Keep praying for CCF and all the other fellowships at UT and at other universities. God's on the move, and the effect is starting to surface.

He's up to something... and it's BIG.


Monday, September 25, 2006

The Greatest Girl Ever...

A couple days ago, it struck 12 and I left my life of 20 and with no options but one, stepped into the life of an early twenty year old.

After I finished my classes, I went to pick up Kat who was waiting to surprise me by bringing me out to dinner. At first she was gonna blind fold me and drive, but she didn't have the car, so she just said "Drive, and i'll tell you where to turn... I hope we find it." hahah

And so we drove down the DVP, onto Bloor, turning at Avenue, then onto a side street of one of the upper class districts of Toronto.
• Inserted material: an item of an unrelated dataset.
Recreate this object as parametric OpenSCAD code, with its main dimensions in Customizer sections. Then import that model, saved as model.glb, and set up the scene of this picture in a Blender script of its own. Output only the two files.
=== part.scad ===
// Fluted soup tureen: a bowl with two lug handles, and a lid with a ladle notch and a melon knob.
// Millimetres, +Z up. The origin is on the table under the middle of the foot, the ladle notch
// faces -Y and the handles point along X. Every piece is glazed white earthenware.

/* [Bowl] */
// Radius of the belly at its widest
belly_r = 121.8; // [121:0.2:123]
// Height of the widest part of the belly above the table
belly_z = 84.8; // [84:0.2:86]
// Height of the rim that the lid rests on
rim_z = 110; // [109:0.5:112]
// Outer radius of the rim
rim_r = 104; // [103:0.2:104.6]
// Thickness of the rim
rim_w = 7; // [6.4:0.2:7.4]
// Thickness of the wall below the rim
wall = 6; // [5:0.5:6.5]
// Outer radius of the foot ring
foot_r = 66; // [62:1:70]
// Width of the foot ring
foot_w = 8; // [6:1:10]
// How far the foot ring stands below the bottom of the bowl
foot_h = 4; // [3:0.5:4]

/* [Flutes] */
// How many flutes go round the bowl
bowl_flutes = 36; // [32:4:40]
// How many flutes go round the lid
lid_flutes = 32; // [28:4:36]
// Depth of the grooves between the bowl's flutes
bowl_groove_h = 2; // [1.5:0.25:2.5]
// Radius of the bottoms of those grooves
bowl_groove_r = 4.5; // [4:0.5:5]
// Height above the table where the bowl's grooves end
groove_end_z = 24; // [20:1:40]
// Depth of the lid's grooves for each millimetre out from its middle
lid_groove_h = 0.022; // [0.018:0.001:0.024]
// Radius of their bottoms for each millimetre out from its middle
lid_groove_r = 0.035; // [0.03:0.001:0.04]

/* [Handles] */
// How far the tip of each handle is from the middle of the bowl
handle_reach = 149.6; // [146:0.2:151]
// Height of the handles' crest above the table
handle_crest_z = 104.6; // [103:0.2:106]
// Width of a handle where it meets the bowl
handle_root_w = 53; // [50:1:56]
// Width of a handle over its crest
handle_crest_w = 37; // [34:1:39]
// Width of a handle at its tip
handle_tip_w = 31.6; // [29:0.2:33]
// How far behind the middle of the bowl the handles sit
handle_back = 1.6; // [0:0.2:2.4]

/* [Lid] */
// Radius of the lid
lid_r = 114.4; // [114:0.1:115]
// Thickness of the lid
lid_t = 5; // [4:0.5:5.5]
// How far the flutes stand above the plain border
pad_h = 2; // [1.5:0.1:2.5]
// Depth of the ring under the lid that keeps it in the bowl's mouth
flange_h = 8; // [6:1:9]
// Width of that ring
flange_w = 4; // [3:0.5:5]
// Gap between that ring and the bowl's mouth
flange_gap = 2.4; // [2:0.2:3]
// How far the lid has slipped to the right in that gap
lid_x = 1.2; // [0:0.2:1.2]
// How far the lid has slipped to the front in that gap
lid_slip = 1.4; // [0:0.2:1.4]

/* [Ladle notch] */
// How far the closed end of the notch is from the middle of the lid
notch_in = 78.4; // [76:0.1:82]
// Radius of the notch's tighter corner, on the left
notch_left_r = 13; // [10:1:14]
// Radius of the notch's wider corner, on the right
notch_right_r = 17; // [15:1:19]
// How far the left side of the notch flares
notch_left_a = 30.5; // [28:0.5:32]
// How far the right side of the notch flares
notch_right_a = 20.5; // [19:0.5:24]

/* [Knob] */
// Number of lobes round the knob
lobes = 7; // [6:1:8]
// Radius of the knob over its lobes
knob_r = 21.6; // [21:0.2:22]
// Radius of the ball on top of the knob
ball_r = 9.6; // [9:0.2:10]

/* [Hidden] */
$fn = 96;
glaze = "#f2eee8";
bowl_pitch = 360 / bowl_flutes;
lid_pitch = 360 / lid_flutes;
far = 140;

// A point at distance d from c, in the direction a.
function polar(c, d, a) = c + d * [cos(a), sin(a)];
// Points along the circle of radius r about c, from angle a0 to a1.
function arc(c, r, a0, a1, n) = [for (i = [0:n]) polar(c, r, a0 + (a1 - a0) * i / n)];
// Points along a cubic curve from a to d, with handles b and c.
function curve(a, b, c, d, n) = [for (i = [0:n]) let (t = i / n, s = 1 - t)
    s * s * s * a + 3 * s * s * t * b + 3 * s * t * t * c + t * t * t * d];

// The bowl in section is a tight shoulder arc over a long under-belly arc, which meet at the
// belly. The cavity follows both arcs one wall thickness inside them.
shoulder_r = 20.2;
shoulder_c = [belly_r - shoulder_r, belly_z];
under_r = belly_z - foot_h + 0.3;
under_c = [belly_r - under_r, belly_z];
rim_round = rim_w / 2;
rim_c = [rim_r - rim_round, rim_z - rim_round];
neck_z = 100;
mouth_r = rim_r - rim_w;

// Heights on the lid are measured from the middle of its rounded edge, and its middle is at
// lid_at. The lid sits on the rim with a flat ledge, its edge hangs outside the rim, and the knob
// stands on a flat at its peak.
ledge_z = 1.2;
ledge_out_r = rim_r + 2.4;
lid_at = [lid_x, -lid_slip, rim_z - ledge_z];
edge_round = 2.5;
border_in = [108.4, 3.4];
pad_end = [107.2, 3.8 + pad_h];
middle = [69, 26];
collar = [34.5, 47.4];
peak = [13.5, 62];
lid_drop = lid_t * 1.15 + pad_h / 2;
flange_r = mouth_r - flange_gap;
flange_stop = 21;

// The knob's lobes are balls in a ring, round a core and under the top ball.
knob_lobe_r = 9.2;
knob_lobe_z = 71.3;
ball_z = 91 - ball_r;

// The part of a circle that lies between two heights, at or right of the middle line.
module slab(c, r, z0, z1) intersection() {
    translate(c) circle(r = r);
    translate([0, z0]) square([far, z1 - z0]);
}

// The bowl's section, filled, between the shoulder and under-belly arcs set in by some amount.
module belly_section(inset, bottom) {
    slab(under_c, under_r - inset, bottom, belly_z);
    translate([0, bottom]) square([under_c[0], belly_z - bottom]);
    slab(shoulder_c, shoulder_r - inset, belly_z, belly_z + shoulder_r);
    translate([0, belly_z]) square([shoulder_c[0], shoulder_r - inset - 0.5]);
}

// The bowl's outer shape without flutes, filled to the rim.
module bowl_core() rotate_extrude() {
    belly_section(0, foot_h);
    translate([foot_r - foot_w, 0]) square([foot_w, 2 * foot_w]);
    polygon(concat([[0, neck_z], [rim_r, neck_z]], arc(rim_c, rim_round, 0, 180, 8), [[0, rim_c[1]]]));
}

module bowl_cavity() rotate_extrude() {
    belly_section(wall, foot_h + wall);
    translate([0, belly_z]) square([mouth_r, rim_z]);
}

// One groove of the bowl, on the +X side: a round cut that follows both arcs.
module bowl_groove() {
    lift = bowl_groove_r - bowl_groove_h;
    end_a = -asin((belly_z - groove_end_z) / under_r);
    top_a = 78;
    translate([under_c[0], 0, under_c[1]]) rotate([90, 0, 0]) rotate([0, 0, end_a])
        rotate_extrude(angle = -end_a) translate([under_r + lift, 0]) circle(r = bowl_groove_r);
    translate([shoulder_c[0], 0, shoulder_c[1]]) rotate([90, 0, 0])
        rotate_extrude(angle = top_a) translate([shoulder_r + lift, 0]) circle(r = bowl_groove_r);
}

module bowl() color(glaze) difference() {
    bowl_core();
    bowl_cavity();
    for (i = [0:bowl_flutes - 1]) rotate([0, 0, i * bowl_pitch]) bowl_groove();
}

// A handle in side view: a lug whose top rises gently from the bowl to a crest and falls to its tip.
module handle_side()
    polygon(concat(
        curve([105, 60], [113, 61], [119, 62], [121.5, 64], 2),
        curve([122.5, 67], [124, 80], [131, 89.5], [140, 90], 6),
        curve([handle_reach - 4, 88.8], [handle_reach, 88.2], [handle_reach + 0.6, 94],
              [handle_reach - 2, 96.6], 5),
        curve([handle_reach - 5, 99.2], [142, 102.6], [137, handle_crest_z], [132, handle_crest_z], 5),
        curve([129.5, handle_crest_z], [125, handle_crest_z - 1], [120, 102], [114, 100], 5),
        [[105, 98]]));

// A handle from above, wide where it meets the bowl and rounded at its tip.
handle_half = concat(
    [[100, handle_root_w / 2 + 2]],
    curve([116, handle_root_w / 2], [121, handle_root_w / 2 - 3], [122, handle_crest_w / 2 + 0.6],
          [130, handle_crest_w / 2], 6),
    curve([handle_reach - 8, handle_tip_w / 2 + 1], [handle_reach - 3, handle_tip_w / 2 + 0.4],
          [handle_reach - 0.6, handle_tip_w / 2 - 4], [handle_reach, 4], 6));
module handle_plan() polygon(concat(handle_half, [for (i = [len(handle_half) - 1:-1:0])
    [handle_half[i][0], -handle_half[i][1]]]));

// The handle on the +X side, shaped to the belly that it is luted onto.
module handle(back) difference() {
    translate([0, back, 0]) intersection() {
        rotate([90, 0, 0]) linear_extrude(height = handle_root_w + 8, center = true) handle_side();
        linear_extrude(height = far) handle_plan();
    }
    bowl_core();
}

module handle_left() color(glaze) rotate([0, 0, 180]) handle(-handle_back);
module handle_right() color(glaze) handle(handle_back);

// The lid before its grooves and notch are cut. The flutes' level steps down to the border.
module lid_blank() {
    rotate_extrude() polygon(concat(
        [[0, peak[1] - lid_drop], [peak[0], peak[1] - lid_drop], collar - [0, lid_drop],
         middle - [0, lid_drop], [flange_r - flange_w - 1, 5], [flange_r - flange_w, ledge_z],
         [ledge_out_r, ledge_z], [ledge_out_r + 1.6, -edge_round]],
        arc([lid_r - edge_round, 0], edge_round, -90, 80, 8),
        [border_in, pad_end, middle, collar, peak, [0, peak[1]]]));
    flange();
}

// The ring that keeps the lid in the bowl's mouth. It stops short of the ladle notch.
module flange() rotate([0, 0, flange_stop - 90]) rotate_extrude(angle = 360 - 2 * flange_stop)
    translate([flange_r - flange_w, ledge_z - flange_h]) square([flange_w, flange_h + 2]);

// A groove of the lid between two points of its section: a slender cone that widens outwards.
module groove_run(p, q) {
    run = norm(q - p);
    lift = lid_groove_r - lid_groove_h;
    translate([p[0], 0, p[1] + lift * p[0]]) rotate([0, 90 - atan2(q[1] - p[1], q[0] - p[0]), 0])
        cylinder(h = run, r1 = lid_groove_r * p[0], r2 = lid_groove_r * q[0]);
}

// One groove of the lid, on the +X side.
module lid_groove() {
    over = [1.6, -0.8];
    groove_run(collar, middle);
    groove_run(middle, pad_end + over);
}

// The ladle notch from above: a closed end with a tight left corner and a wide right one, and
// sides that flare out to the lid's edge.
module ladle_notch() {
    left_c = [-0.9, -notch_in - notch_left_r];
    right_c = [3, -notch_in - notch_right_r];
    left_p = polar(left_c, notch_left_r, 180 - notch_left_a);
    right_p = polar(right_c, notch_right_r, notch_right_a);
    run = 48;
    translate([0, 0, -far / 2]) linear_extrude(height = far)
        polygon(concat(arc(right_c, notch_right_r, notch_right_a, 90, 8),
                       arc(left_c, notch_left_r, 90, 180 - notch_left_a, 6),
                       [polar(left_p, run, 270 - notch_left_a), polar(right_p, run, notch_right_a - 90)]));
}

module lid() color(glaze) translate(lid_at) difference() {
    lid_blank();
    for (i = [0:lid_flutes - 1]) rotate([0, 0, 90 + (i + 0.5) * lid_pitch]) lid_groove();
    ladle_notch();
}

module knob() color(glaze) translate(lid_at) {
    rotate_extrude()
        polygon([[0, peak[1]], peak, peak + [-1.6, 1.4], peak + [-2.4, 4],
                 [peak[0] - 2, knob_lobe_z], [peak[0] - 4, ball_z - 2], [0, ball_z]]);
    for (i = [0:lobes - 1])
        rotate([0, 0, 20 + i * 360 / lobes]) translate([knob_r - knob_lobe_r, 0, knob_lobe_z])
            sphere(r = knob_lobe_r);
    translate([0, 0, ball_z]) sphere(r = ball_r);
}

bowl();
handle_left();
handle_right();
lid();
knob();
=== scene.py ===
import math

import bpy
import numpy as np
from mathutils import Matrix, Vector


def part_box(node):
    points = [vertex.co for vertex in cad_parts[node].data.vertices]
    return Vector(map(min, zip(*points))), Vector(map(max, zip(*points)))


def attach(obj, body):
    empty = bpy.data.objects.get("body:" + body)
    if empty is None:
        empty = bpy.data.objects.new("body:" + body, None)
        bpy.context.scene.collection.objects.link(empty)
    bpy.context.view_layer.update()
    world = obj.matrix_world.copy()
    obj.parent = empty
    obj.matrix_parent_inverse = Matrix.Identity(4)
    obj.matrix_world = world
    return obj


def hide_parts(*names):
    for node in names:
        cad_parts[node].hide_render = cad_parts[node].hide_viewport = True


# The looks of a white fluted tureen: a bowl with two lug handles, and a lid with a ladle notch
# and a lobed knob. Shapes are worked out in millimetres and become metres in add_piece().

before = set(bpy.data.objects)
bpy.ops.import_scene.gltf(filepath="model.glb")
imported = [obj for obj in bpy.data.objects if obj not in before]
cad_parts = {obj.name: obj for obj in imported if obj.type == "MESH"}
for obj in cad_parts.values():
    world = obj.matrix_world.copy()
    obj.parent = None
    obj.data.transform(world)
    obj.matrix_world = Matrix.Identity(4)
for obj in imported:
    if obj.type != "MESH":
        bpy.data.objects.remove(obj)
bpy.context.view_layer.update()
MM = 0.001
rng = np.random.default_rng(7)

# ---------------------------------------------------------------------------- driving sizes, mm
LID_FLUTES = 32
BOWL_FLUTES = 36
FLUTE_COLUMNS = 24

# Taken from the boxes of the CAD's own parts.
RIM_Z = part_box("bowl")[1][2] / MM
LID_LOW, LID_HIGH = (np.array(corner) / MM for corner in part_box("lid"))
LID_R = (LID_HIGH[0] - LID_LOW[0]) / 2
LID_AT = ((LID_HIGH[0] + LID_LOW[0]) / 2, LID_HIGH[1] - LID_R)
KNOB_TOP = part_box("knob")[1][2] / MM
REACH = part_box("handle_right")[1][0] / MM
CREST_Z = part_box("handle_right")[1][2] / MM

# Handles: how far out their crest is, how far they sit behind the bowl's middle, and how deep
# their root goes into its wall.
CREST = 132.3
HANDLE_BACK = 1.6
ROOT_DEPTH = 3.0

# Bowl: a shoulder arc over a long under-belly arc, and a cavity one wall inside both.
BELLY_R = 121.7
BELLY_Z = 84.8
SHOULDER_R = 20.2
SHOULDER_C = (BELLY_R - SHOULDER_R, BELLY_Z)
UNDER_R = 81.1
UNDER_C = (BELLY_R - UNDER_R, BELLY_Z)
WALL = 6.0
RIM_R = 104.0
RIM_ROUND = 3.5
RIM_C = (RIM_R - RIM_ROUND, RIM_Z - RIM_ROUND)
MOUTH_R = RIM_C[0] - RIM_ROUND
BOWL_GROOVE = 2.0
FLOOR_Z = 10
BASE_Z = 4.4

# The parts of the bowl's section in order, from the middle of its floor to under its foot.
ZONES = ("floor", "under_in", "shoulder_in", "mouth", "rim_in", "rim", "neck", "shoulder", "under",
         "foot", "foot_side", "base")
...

I still had no idea where she was bringing me, until we walked a bit on Cumberland Rd. and then I saw the sign of a restaurant that sounded really familiar and then it hit me...that's where she's bringing me. Sassafraz.
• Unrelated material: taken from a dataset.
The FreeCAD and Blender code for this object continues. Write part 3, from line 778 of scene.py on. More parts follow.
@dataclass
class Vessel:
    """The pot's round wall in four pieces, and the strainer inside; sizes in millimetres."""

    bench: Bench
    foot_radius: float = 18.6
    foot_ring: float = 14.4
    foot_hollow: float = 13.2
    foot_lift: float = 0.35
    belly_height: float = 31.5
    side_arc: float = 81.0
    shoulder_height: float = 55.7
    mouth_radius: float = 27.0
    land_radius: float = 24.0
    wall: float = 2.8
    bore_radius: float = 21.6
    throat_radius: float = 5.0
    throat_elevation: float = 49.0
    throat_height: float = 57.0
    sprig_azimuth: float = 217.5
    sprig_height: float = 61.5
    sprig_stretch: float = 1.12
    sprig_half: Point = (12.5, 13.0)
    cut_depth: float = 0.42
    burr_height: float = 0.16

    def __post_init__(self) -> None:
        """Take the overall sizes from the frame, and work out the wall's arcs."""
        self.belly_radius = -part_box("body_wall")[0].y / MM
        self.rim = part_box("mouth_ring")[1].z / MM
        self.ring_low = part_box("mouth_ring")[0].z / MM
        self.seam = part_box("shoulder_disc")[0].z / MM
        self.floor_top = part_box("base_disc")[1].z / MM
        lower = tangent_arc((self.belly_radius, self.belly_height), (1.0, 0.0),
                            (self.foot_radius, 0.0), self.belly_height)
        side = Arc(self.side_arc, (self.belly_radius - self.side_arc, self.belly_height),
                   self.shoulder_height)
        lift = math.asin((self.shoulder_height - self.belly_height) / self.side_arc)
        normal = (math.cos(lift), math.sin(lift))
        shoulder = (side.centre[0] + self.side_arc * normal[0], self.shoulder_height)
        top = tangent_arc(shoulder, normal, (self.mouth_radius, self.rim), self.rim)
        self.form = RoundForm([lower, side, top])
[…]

What a nice surprise. I never would've guessed coming here.

And after a little shuffling tables, we ended up sitting at a table on the upper floor. Nice. Quiet. Classy. Intimate. It was just a good place to have a nice meal and not have to be so distracted by conversations of neighbors or the sense of busyness that overflowed from busy waitors darting.

We both had a really nice dinner and then I opened up the present that Kat gave me. When I opened it, I was just so...happy. =)
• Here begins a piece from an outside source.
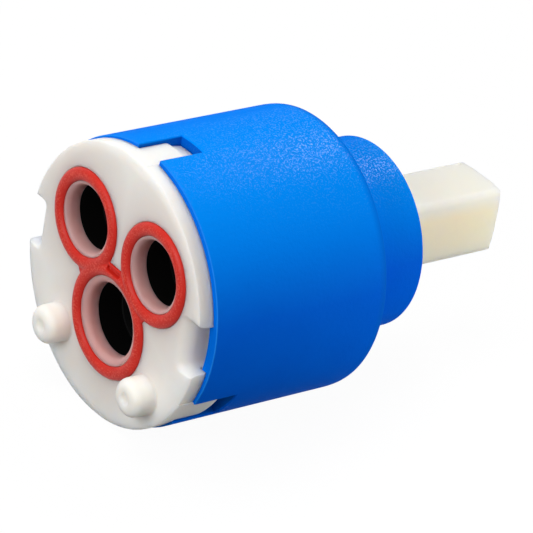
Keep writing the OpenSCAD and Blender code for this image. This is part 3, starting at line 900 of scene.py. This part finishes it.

She made me a scrap book of all of our adventures together in Asia.

As I flipped through the memories, it was just so cool to laugh, remind each other and reminisce of the times we were across the world together.

I'm so blessed to be in this relationship together. And it has been amazing and just such an act of grace that the Lord granted us the summer to experience what we had experienced in Asia together.

Thanks for the amazing night. You're awesome! <3

Sunday, September 24, 2006

have u ever been so frustrated with yourself? wonder how could you forget the most important things to you?

why am i so forgetful? where have I arrived? why do i end up like this? this heartache so deserving. it's getting harder and harder to believe. i'm sorry.

confused. struggling. scattered. tired. regretful.

sometimes i'm hesitant to take a next step, scared it might be the wrong one.

One More Time...

So it's been a month since I've been back. I've really done a poor job at keeping this update. Sorry for all of you who've been checking, I'll try to be more diligent on this.

Well just so everyone has some sort of idea what I've been doing this past month...I'm just finishing up my first month at work which has been pretty cool. We just finished a one night retreat with CCF and last Friday was Orientation Dinner which was absolutely awesome. Praise God!

But in the midst of it, I've been feeling tired. September was and still is a busy month and the thing that I craved the most was just support and an understanding. I'm thankful for all those close to me that have been adjusting with me as I slip into a new lifestyle now that I'm working.

So that's a really small recap of what's been going on.

Oh yea, I also turned 21 in the past month. For all of you who came to my birthday party and chipped in for my present, thank you so much! I'm really grateful and I recognize how blessed I am to have friends like all of you.

In a couple weeks I'll be back with the band, and hopefully we'll pull through Song 1 for one final time and actually get a good recording of it. Btw, if any of you know of any gigs coming up let us know, cuz we're in the process of looking right now. Oh yea, if u've got a band name suggestion, that'd help too since we're still nameless. hahah

But onto something a little more indepth, a little more closer inside.

Sometimes I wonder how I'm doing. Sometimes I wonder if I've got it right. I remember it like yesterday...this past week has been a pretty hectic week planning and making last minute arrangements for the big unexpected influx of people coming to CCF's camping retreat. I was excited, quite excited. I felt the tension, the anxiousness, but also excitement just feeling deep inside God's got a bigger plan. That He's got a bigger picture in progress. I just remember countless times praying to God, "What's your plan? How can I follow You and join in what You're doing?"

And as we got there Friday for CCF and I opened the retreat with a prayer, it began to rain. I rushed to get a bunch of people to build a bigger meeting place with what limited tarps, poles and rope we could find as the rest of CCF was playing games and breaking the ice. When we finished, we ate dinner under our tarped area.

I was anxious at this point, just wondering wondering and wondering. I got to the point where I just walked up to Jon and told him, "Hey, if anyone's looking for me, I'll be in my car." And so I walked to my car in the rain, sat down, closed the door and stared out the windshield as the rain hit one by one.

I slowed down. I paused for a while. I breathed deeply and with what I could, I just began to pray. I was anxious. I was tense. I was questioning. And in the midst of it, I just prayed, "God what are You up to? What do You want me to do now?"

And I just heard Him say, just keep doing what you've already got planned. And so I did. When we were just about to start the worship, the rain stopped. And it didn't rain for the rest of the night until about 2 or so when people were starting to go to sleep. Praise God! He really pulled through on that.

But as I came out of retreat, I felt the purpose we had for it was accomplished...but I guess the visionary instinct inside me kinda felt a little disapointed, cuz I envisioned it to be greater. And I'm not sure if it's because we didn't do something or lacked to plan something or expecting God to move in a certain way when He moved another way.

I know this post may read like it was sound bites randomly placed together, but I guess I just wanted to write. I guess sometimes it's a lonely battle to fight when you're the leader. Sometimes the heart just takes twists and turns when you think one way while others may not see it the same way.

Perhaps this post didnt' make any sense, but hopefully my next one will be a bit more coherent and full of sense.

I guess to sum it up...I'm just tired and feeling a bit confused.